Andy Herrmann covers his goal during practice. He is Dakota United's starting goalie and team captain. (Star Gazette photo by Katrina Styx)1 / 2
Michael Froehling guards his goal during practice. He is a defenseman. (Star Gazette photo by Katrina Styx)2 / 2

This Friday, the Dakota United Hawks will play their first games of the adaptive floor hockey State tournament. Both teams have earned the No. 1 seed in the South Division.

Dakota United is a program serving athletes with physical or cognitive disabilities that prevent them from playing sports on their schools' conventional teams. Students from schools across the region join to compete against other adaptive teams in the state. They play on either the CI (cognitively impaired) team or the PI (physically impaired) team.

CI team

"We had an outstanding season," said Dana Beck, head coach of the CI team.

In the regular season, the Hawks trounced the competition. They're headed into the state tournament with a 12-0-0 record.

This year's team has a lot of depth; about half of last year's players are back to make another run at the state championship.

"So they're really confident and quick to get to the puck," Beck said.

Last year the team won its conference title and placed third at state; the year before they won the state championship.

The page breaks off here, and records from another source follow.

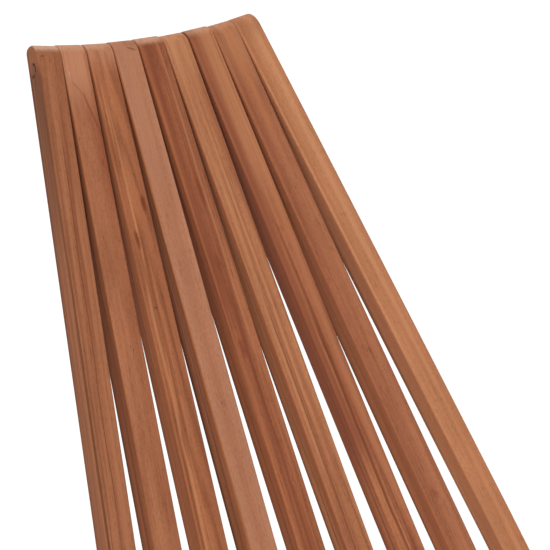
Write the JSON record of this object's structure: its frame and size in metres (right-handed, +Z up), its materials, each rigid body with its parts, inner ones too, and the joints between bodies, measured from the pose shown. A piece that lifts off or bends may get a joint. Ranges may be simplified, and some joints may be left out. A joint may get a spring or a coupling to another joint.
{
  "type": "folding lounge chair",
  "caption": "Folding lounge chair of square wooden sticks in two interleaved fans that cross on one pivot rod, with a tall raked back, bullnosed stick ends and plugged rod ends.",
  "frame": {"origin": "on the floor, below the middle of the chair's bounding box", "axes": "+Z up, +X across the chair to the right of the front view, -Y towards the front, where the sitter faces"},
  "size_m": [0.6178, 0.9518, 0.8332],
  "materials": {
    "back_wood": "satin oiled hardwood, long straight grain",
    "seat_wood": "satin oiled hardwood, long straight grain",
    "rail_wood": "satin oiled hardwood, long straight grain",
    "bar_wood": "satin oiled hardwood",
    "plug_wood": "satin oiled end-grain plug",
    "spacer_wood": "satin oiled turned hardwood",
    "washer_nylon": "plain nylon",
    "glide_plastic": "fine matte",
    "steel": "bright zinc plated"
  },
  "bodies": {
    "back_frame": {"back_slat_1": "back_wood", "back_slat_2": "back_wood", "back_slat_3": "back_wood", "back_slat_4": "back_wood", "back_slat_5": "back_wood", "back_slat_6": "back_wood", "back_slat_7": "back_wood", "back_slat_8": "back_wood", "back_slat_9": "back_wood", "top_rod": "steel", "top_rod_nuts": "steel", "top_rod_plugs": "plug_wood", "leg_rod": "steel", "leg_rod_spacers": "spacer_wood", "leg_rod_nuts": "steel", "leg_rod_plugs": "plug_wood", "seat_bearer": "bar_wood", "bearer_screws": "steel", "front_glides": "glide_plastic"},
    "seat_frame": {"seat_slat_1": "seat_wood", "seat_slat_2": "seat_wood", "seat_slat_3": "seat_wood", "seat_slat_4": "seat_wood", "seat_slat_5": "seat_wood", "seat_slat_6": "seat_wood", "seat_slat_7": "seat_wood", "seat_slat_8": "seat_wood", "side_rail_left": "rail_wood", "side_rail_right": "rail_wood", "pivot_rod": "steel", "pivot_washers": "washer_nylon", "pivot_nuts": "steel", "pivot_plugs": "plug_wood", "seat_front_rod": "steel", "seat_front_spacers": "spacer_wood", "seat_front_nuts": "steel", "seat_front_plugs": "plug_wood", "rear_stretcher": "bar_wood", "stretcher_screws": "steel", "rear_glides": "glide_plastic"}
  },
  "joints": [
    {"name": "fold", "type": "hinge", "parent": "back_frame", "child": "seat_frame", "pos_m": [0, -0.01866, 0.27], "axis": [-1, 0, 0], "range_deg": [0, 88]}
  ]
}
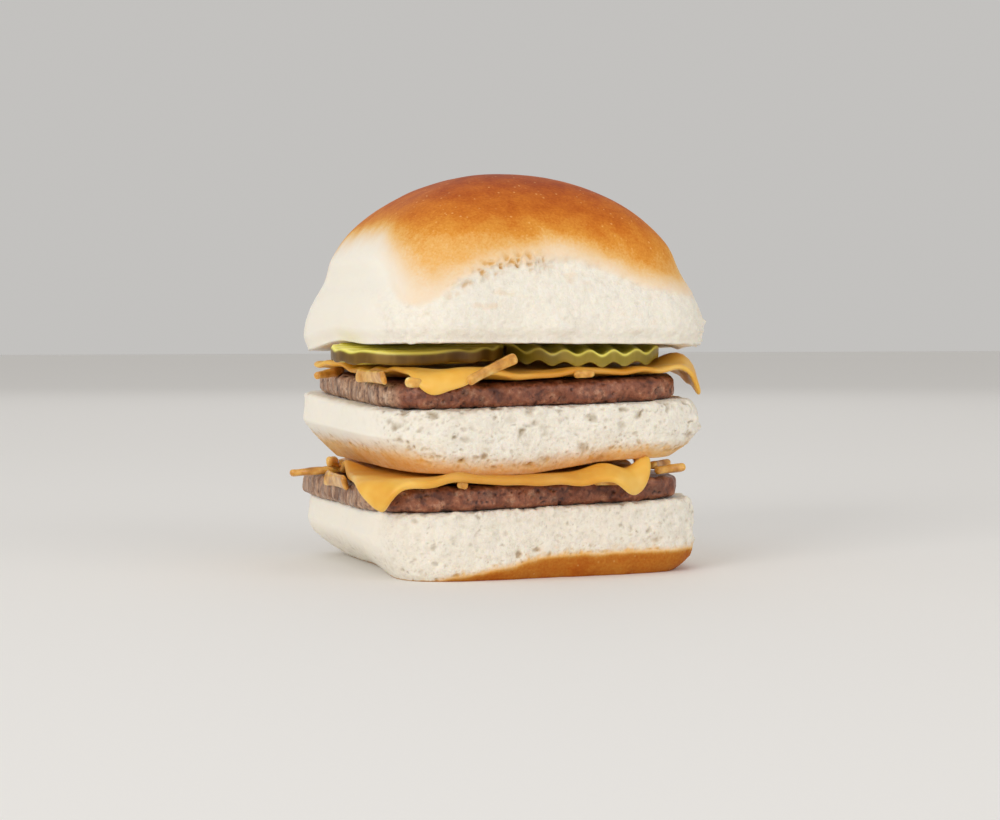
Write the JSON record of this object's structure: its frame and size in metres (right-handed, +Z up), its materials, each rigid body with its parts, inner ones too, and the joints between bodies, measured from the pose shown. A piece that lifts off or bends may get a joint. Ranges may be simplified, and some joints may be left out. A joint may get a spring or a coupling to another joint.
{
  "type": "double cheeseburger",
  "caption": "Small square pull-apart bun in layers with thin beef patties, melted cheese, chopped onion and crinkle-cut pickle under a domed top.",
  "frame": {"origin": "middle of the bottom bun's flat underside", "axes": "+Z up, the bun's sides along X and Y; -Y is the torn side that the cheese's front corners hang over, -X the smooth side"},
  "size_m": [0.0762, 0.0744, 0.08],
  "materials": {
    "bread": "soft matt crumb, browned to a gloss on top",
    "beef": "grey-brown griddled meat, moist",
    "cheese": "soft satin",
    "pickle": "wet gloss",
    "onion": "wet, translucent"
  },
  "bodies": {
    "root": {"bottom_bun": "bread", "middle_bun": "bread", "top_bun": "bread", "lower_patty": "beef", "upper_patty": "beef", "lower_cheese": "cheese", "upper_cheese": "cheese", "left_pickle": "pickle", "right_pickle": "pickle", "lower_onion_1": "onion", "lower_onion_2": "onion", "lower_onion_3": "onion", "lower_onion_4": "onion", "lower_onion_5": "onion", "lower_onion_6": "onion", "lower_onion_7": "onion", "lower_onion_8": "onion", "lower_onion_9": "onion", "lower_onion_10": "onion", "lower_onion_11": "onion", "upper_onion_1": "onion", "upper_onion_2": "onion", "upper_onion_3": "onion", "upper_onion_4": "onion", "upper_onion_5": "onion", "upper_onion_6": "onion", "upper_onion_7": "onion", "upper_onion_8": "onion"}
  },
  "joints": []
}
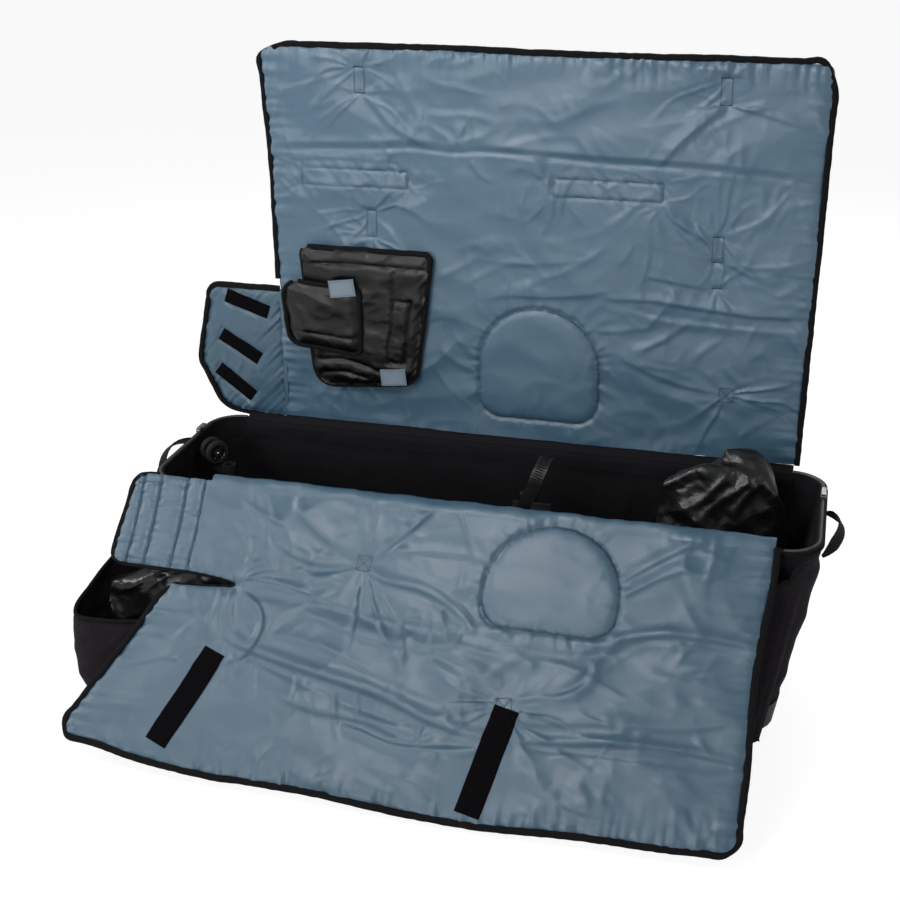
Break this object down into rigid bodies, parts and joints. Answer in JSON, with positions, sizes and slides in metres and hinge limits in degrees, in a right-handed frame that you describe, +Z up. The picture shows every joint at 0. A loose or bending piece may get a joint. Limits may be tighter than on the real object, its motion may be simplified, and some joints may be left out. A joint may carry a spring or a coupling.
{
  "type": "bike travel case",
  "caption": "Soft-sided travel case for a bicycle, stood open with padded lining panels spread, wheel pockets, rollers, frame cradle and webbing handles.",
  "frame": {"origin": "the middle of the underside of the centre skid rail, on the surface that the case stands on", "axes": "+X along the case towards its tapered right end, away from the roller wheels; +Y from the front panel towards the back panel; +Z up"},
  "size_m": [1.3725, 0.8209, 1.1455],
  "materials": {
    "blue_lining": "satin padded nylon lining",
    "black_tape": "matte folded edge tape",
    "black_shell_fabric": "matte coarse shell weave",
    "heather_fabric": "matte heathered weave",
    "black_nylon": "glossy crinkled nylon",
    "black_plastic": "moulded, fine grain",
    "black_rubber": "matte",
    "dark_metal": "satin",
    "black_webbing": "ribbed webbing",
    "black_hook_strip": "deep matte pile",
    "grey_zip_coil": "coiled teeth",
    "black_board": "matte board",
    "blue_grey_strap": "matte strap"
  },
  "bodies": {
    "tub": {"base_tray": "black_plastic", "skid_frame": "black_plastic", "base_board": "black_board", "wall_front": "black_shell_fabric", "wall_back": "black_shell_fabric", "wall_left": "black_shell_fabric", "wall_right": "black_shell_fabric", "front_pocket": "heather_fabric", "back_pocket": "heather_fabric", "pocket_piping": "black_tape", "front_wheel_bag": "black_nylon", "cover_bag": "black_nylon", "cradle_post": "dark_metal", "cradle_saddle": "black_rubber", "ladder_strap": "black_webbing", "ratchet_body": "black_plastic", "wheel_carrier": "black_plastic", "wheel_axle": "dark_metal", "tow_tube": "black_plastic", "caster_bracket": "black_plastic", "caster_axle": "dark_metal", "zip_coil_left": "grey_zip_coil", "zip_coil_right": "grey_zip_coil"},
    "back_panel": {"back_panel": "blue_lining", "back_pad": "blue_lining", "back_binding_left": "black_tape", "back_binding_right": "black_tape"},
    "roof_flap": {"roof_flap": "blue_lining", "roof_flap_binding": "black_tape"},
    "back_wing": {"back_wing": "blue_lining", "back_wing_binding": "black_tape", "loop_strip_top": "black_hook_strip", "loop_strip_middle": "black_hook_strip", "loop_strip_bottom": "black_hook_strip"},
    "top_handle_left": {"top_handle_left": "black_webbing"},
    "top_handle_right": {"top_handle_right": "black_webbing"},
    "frame_wrap": {"frame_wrap": "black_nylon", "wrap_lapel": "blue_lining", "wrap_strap_upper": "blue_grey_strap", "wrap_strap_lower": "blue_grey_strap"},
    "front_upper": {"front_panel_upper": "blue_lining", "front_pad": "blue_lining", "front_upper_binding": "black_tape"},
    "front_lower": {"front_panel_lower": "blue_lining", "front_lower_binding": "black_tape", "hook_strip_left": "black_hook_strip", "hook_strip_right": "black_hook_strip"},
    "front_wing": {"front_wing": "blue_lining", "front_wing_binding": "black_tape"},
    "roller_front": {"roller_wheel_front": "black_rubber"},
    "roller_back": {"roller_wheel_back": "black_rubber"},
    "caster_outer": {"caster_wheel_outer": "black_rubber"},
    "caster_inner": {"caster_wheel_inner": "black_rubber"},
    "handle_left": {"handle_left": "black_webbing"},
    "handle_right": {"handle_right": "black_webbing"},
    "slider_left": {"zip_slider_left": "dark_metal"},
    "slider_right": {"zip_slider_right": "dark_metal"},
    "pull_left": {"zip_pull_left": "dark_metal"},
    "pull_right": {"zip_pull_right": "dark_metal"},
    "ratchet_lever": {"ratchet_lever": "black_plastic"}
  },
  "joints": [
    {"name": "back_panel_hinge", "type": "hinge", "parent": "tub", "child": "back_panel", "pos_m": [0, 0.1765, 0.386], "axis": [1, 0, 0], "range_deg": [-115, 7]},
    {"name": "roof_flap_hinge", "type": "hinge", "parent": "back_panel", "child": "roof_flap", "pos_m": [0, 0.1765, 0.931], "axis": [1, 0, 0], "range_deg": [-20, 97]},
    {"name": "back_wing_hinge", "type": "hinge", "parent": "back_panel", "child": "back_wing", "pos_m": [-0.468, 0.1765, 0.386], "axis": [0, 0, 1], "range_deg": [0, 90]},
    {"name": "front_panel_hinge", "type": "hinge", "parent": "tub", "child": "front_upper", "pos_m": [0, -0.1765, 0.386], "axis": [1, 0, 0], "range_deg": [-143, 0]},
    {"name": "front_fold_hinge", "type": "hinge", "parent": "front_upper", "child": "front_lower", "pos_m": [-0.392, -0.29933, 0.24766], "axis": [0.9992, -0.0259, -0.0292], "range_deg": [-80, 0]},
    {"name": "front_wing_hinge", "type": "hinge", "parent": "front_upper", "child": "front_wing", "pos_m": [-0.48, -0.1765, 0.386], "axis": [0, -0.6639, -0.7478], "range_deg": [-95, 0]},
    {"name": "frame_wrap_hinge", "type": "hinge", "parent": "back_panel", "child": "frame_wrap", "pos_m": [0, 0.1585, 0.755], "axis": [-1, 0, 0], "range_deg": [0, 100]},
    {"name": "top_handle_left_swing", "type": "hinge", "parent": "back_panel", "child": "top_handle_left", "pos_m": [-0.305, 0.1845, 0.886], "axis": [1, 0, 0], "range_deg": [0, 120]},
    {"name": "top_handle_right_swing", "type": "hinge", "parent": "back_panel", "child": "top_handle_right", "pos_m": [0.181, 0.1845, 0.886], "axis": [1, 0, 0], "range_deg": [0, 120]},
    {"name": "handle_left_swing", "type": "hinge", "parent": "tub", "child": "handle_left", "pos_m": [-0.62385, -0.01, 0.35], "axis": [0, 1, 0], "range_deg": [-110, 10]},
    {"name": "handle_right_swing", "type": "hinge", "parent": "tub", "child": "handle_right", "pos_m": [0.61959, -0.024, 0.35], "axis": [0, 1, 0], "range_deg": [-15, 90]},
    {"name": "roller_front_spin", "type": "hinge", "parent": "tub", "child": "roller_front", "pos_m": [-0.674, -0.08, 0.0405], "axis": [0, 1, 0], "continuous": true},
    {"name": "roller_back_spin", "type": "hinge", "parent": "tub", "child": "roller_back", "pos_m": [-0.674, 0.08, 0.0405], "axis": [0, 1, 0], "continuous": true},
    {"name": "caster_outer_spin", "type": "hinge", "parent": "tub", "child": "caster_outer", "pos_m": [-0.569, 0.026, 0.36], "axis": [0.788, -0.6157, 0], "continuous": true},
    {"name": "caster_inner_spin", "type": "hinge", "parent": "tub", "child": "caster_inner", "pos_m": [-0.569, 0.026, 0.36], "axis": [0.788, -0.6157, 0], "continuous": true},
    {"name": "slider_left_slide", "type": "slide", "parent": "tub", "child": "slider_left", "axis": [0, 1, 0], "range_m": [-0.15, 0.035]},
    {"name": "slider_right_slide", "type": "slide", "parent": "tub", "child": "slider_right", "axis": [0, 1, 0], "range_m": [-0.15, 0.035]},
    {"name": "pull_left_swing", "type": "hinge", "parent": "slider_left", "child": "pull_left", "pos_m": [-0.614, 0.053, 0.3913], "axis": [1, 0, 0], "range_deg": [0, 110]},
    {"name": "pull_right_swing", "type": "hinge", "parent": "slider_right", "child": "pull_right", "pos_m": [0.614, 0.053, 0.3913], "axis": [1, 0, 0], "range_deg": [0, 110]},
    {"name": "ratchet_lever_hinge", "type": "hinge", "parent": "tub", "child": "ratchet_lever", "pos_m": [0.072, 0.051, 0.332], "axis": [1, 0, 0], "range_deg": [0, 100]}
  ]
}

This year, Beck has a strong starting lineup, including a talented eighth-grader from Dakota Hills Middle School, Carl Fagre, and Joe Sandey from Apple Valley High School. Both play defense. Andy Herrmann, from Hastings High School, is the senior team captain. He's been playing goalie for a while, Beck said, and she's hoping he'll be able to keep the scores low for those teams they'll play this weekend.

"He's really made some good defensive blocks," she said.

Herrmann has been with the team four years. He started on the junior varsity squad, but moved up to varsity after just a few games of his second year.

On Friday, the Hawks will face the No. 4 seed of the North Division, Mounds View.

"The North conference is usually pretty tough," Beck said. "We know we're going to have a pretty good challenge."

How to prepare for the tournament has been one of the more difficult tasks, Beck said. One way they've prepared for it was by inviting Dakota United alumni to play them, so the kids get an early taste of the level of competition they'll be up against.

Herrmann has no doubts about how his team will perform.

"We're going all the way," he said.

"The only thing I have to worry about is one game at a time, one shot at a time, one goal at a time."

PI team

At the beginning of the season, head coach Brett Sadek wasn't sure what to expect of Dakota United's PI team, he said. The team lost seven seniors from last year, including four or five wheelchair players. PI rules require at least two wheelchairs on the floor at all times.

Despite the uncertainty, the Hawks came through, putting up a 9-1-1 record in the season to earn the No. 1 seed in the South PI division. Their only loss was a 4-2 defeat at the hands of Robbinsdale, which is the No. 1 seed in the North Division, and not a team the Hawks usually play.

Their first state tournament game will be Friday against Anoka. Sadek doesn't know a lot about the North Division teams, other than the scores they've posted over the season.

"We're going to expect that they're going to be really good," he said.

His team's strength is in their passing, he said. The athletes are able to move the puck well and make nice plays. This group also has a few "very talented" forwards.

Some players Sadek is counting on are Eric Liggett, a back center who has been playing with the Hawks for six years.

"We kind of count on him to direct the ship," Sadek said.

Two Rosemount players are proving to be formidable scorers. Grayson Nicolai is the team's leading scorer, and a seventh-grader. In nine games he's scored 24 goals for the Hawks. Junior Tony Breyer has been playing three years, and this season has 20 goals and 20 assists to his name.

Two Hastings players are anchoring the wheelchair base. Brandon Mathiowetz is in his fourth year, and Liz Kimmes is in her first year. Both are seeing a lot of playing time, Sadek said.

More than a win

Adaptive athletics are just as competitive as conventional athletics, and there's a strong element of teamwork and support.

"No one's ever complaining," Beck said.

"They really just want to please you and work hard."

One example of just how supportive the athletes are occurred at a CI game against Winona in February. The Hawks were leading 9-4 with just two minutes left in the game. Beck and her assistant coach, Brett Kosidowski, called a time out and told their players to do the one thing they've been taught not to do: give the puck away to an opposing player and let him shoot it into their goal.

The Winona player's birthday was that day, and he had spent the game pretty much frozen in place. The Hawks won the faceoff and passed directly to the Winona player. They passed it to him again when he shot the puck back toward them. The Hawks' goalie called for the player to shoot toward him, and after a few tries, Winona got its goal. Both teams joined in celebrating the shot.

Even across teams, the kids get to know each other and become good friends, Beck explained, since most of them play each other year round not just in floor hockey, but also in soccer and basketball as well.

"You can see how much they cared," Beck said.